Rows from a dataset
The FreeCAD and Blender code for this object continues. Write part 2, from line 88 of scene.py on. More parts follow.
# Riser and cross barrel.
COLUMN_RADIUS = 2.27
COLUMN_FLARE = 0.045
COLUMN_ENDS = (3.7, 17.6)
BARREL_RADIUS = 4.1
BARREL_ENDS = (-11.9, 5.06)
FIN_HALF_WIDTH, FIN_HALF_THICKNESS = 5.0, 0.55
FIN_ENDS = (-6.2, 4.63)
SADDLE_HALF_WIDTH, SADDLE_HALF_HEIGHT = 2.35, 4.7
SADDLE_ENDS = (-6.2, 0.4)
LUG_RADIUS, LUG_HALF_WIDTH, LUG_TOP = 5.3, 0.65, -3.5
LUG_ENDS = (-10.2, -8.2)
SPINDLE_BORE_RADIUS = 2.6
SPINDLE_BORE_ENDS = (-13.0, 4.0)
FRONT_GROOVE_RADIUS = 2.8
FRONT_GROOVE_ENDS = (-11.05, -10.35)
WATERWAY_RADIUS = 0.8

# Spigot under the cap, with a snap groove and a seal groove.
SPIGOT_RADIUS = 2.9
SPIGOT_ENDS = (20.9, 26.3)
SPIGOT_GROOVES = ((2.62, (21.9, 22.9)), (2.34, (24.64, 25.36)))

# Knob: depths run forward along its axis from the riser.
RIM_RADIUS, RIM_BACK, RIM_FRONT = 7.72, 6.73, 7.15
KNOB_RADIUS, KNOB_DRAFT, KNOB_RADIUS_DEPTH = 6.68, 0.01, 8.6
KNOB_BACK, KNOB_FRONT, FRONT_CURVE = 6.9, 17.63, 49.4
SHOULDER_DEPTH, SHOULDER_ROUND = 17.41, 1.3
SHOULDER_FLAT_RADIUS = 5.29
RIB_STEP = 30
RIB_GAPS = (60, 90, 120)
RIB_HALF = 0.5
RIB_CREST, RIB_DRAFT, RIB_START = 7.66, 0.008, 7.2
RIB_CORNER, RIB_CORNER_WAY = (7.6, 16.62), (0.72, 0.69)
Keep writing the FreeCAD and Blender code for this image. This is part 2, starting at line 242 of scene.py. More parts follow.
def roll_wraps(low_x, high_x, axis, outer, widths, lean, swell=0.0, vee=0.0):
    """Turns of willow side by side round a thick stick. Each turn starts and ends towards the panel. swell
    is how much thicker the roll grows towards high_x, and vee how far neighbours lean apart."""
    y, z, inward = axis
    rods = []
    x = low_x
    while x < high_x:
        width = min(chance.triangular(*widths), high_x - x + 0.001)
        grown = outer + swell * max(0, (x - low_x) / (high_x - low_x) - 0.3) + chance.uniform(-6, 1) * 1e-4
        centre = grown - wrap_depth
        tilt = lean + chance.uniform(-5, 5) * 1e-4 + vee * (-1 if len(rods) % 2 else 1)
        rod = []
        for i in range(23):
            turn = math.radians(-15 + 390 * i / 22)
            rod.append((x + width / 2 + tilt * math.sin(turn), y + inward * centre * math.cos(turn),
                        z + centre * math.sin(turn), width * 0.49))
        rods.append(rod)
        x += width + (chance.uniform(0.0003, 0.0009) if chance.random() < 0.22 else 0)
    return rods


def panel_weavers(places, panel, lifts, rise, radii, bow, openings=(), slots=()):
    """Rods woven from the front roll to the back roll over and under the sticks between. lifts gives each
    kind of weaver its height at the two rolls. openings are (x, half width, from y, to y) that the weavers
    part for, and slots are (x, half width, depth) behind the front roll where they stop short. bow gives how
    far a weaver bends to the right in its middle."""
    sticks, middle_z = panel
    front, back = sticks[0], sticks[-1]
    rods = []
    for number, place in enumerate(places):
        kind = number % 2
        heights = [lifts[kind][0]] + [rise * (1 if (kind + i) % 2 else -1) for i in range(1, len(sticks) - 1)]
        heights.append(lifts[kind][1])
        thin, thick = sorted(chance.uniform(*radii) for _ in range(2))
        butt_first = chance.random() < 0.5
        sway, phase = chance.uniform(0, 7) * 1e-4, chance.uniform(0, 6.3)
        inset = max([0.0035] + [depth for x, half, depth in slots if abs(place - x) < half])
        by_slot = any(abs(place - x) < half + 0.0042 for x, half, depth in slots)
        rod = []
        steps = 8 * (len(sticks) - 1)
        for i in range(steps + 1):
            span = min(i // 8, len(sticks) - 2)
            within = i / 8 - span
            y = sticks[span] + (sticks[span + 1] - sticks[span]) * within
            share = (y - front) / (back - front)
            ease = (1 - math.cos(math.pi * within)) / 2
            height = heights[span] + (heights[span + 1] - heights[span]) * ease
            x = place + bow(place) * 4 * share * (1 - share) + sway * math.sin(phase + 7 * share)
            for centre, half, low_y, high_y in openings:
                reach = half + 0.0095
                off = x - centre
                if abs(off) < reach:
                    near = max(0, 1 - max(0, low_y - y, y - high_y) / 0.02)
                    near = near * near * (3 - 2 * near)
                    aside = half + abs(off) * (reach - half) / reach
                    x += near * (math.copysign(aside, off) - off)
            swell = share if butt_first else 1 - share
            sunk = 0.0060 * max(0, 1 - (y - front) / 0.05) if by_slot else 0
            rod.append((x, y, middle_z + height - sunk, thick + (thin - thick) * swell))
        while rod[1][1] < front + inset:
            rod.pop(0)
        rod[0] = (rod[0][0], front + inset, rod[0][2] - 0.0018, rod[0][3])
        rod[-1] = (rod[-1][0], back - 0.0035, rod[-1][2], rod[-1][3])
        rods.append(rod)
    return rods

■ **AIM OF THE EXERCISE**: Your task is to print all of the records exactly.

■ **RESPONSE TO THE TASK**:
The FreeCAD and Blender code for this object continues. Write part 2, from line 88 of scene.py on. More parts follow.
# Riser and cross barrel.
COLUMN_RADIUS = 2.27
COLUMN_FLARE = 0.045
COLUMN_ENDS = (3.7, 17.6)
BARREL_RADIUS = 4.1
BARREL_ENDS = (-11.9, 5.06)
FIN_HALF_WIDTH, FIN_HALF_THICKNESS = 5.0, 0.55
FIN_ENDS = (-6.2, 4.63)
SADDLE_HALF_WIDTH, SADDLE_HALF_HEIGHT = 2.35, 4.7
SADDLE_ENDS = (-6.2, 0.4)
LUG_RADIUS, LUG_HALF_WIDTH, LUG_TOP = 5.3, 0.65, -3.5
LUG_ENDS = (-10.2, -8.2)
SPINDLE_BORE_RADIUS = 2.6
SPINDLE_BORE_ENDS = (-13.0, 4.0)
FRONT_GROOVE_RADIUS = 2.8
FRONT_GROOVE_ENDS = (-11.05, -10.35)
WATERWAY_RADIUS = 0.8

# Spigot under the cap, with a snap groove and a seal groove.
SPIGOT_RADIUS = 2.9
SPIGOT_ENDS = (20.9, 26.3)
SPIGOT_GROOVES = ((2.62, (21.9, 22.9)), (2.34, (24.64, 25.36)))

# Knob: depths run forward along its axis from the riser.
RIM_RADIUS, RIM_BACK, RIM_FRONT = 7.72, 6.73, 7.15
KNOB_RADIUS, KNOB_DRAFT, KNOB_RADIUS_DEPTH = 6.68, 0.01, 8.6
KNOB_BACK, KNOB_FRONT, FRONT_CURVE = 6.9, 17.63, 49.4
SHOULDER_DEPTH, SHOULDER_ROUND = 17.41, 1.3
SHOULDER_FLAT_RADIUS = 5.29
RIB_STEP = 30
RIB_GAPS = (60, 90, 120)
RIB_HALF = 0.5
RIB_CREST, RIB_DRAFT, RIB_START = 7.66, 0.008, 7.2
RIB_CORNER, RIB_CORNER_WAY = (7.6, 16.62), (0.72, 0.69)
Keep writing the FreeCAD and Blender code for this image. This is part 2, starting at line 242 of scene.py. More parts follow.
def roll_wraps(low_x, high_x, axis, outer, widths, lean, swell=0.0, vee=0.0):
    """Turns of willow side by side round a thick stick. Each turn starts and ends towards the panel. swell
    is how much thicker the roll grows towards high_x, and vee how far neighbours lean apart."""
    y, z, inward = axis
    rods = []
    x = low_x
    while x < high_x:
        width = min(chance.triangular(*widths), high_x - x + 0.001)
        grown = outer + swell * max(0, (x - low_x) / (high_x - low_x) - 0.3) + chance.uniform(-6, 1) * 1e-4
        centre = grown - wrap_depth
        tilt = lean + chance.uniform(-5, 5) * 1e-4 + vee * (-1 if len(rods) % 2 else 1)
        rod = []
        for i in range(23):
            turn = math.radians(-15 + 390 * i / 22)
            rod.append((x + width / 2 + tilt * math.sin(turn), y + inward * centre * math.cos(turn),
                        z + centre * math.sin(turn), width * 0.49))
        rods.append(rod)
        x += width + (chance.uniform(0.0003, 0.0009) if chance.random() < 0.22 else 0)
    return rods


def panel_weavers(places, panel, lifts, rise, radii, bow, openings=(), slots=()):
    """Rods woven from the front roll to the back roll over and under the sticks between. lifts gives each
    kind of weaver its height at the two rolls. openings are (x, half width, from y, to y) that the weavers
    part for, and slots are (x, half width, depth) behind the front roll where they stop short. bow gives how
    far a weaver bends to the right in its middle."""
    sticks, middle_z = panel
    front, back = sticks[0], sticks[-1]
    rods = []
    for number, place in enumerate(places):
        kind = number % 2
        heights = [lifts[kind][0]] + [rise * (1 if (kind + i) % 2 else -1) for i in range(1, len(sticks) - 1)]
        heights.append(lifts[kind][1])
        thin, thick = sorted(chance.uniform(*radii) for _ in range(2))
        butt_first = chance.random() < 0.5
        sway, phase = chance.uniform(0, 7) * 1e-4, chance.uniform(0, 6.3)
        inset = max([0.0035] + [depth for x, half, depth in slots if abs(place - x) < half])
        by_slot = any(abs(place - x) < half + 0.0042 for x, half, depth in slots)
        rod = []
        steps = 8 * (len(sticks) - 1)
        for i in range(steps + 1):
            span = min(i // 8, len(sticks) - 2)
            within = i / 8 - span
            y = sticks[span] + (sticks[span + 1] - sticks[span]) * within
            share = (y - front) / (back - front)
            ease = (1 - math.cos(math.pi * within)) / 2
            height = heights[span] + (heights[span + 1] - heights[span]) * ease
            x = place + bow(place) * 4 * share * (1 - share) + sway * math.sin(phase + 7 * share)
            for centre, half, low_y, high_y in openings:
                reach = half + 0.0095
                off = x - centre
                if abs(off) < reach:
                    near = max(0, 1 - max(0, low_y - y, y - high_y) / 0.02)
                    near = near * near * (3 - 2 * near)
                    aside = half + abs(off) * (reach - half) / reach
                    x += near * (math.copysign(aside, off) - off)
            swell = share if butt_first else 1 - share
            sunk = 0.0060 * max(0, 1 - (y - front) / 0.05) if by_slot else 0
            rod.append((x, y, middle_z + height - sunk, thick + (thin - thick) * swell))
        while rod[1][1] < front + inset:
            rod.pop(0)
        rod[0] = (rod[0][0], front + inset, rod[0][2] - 0.0018, rod[0][3])
        rod[-1] = (rod[-1][0], back - 0.0035, rod[-1][2], rod[-1][3])
        rods.append(rod)
    return rods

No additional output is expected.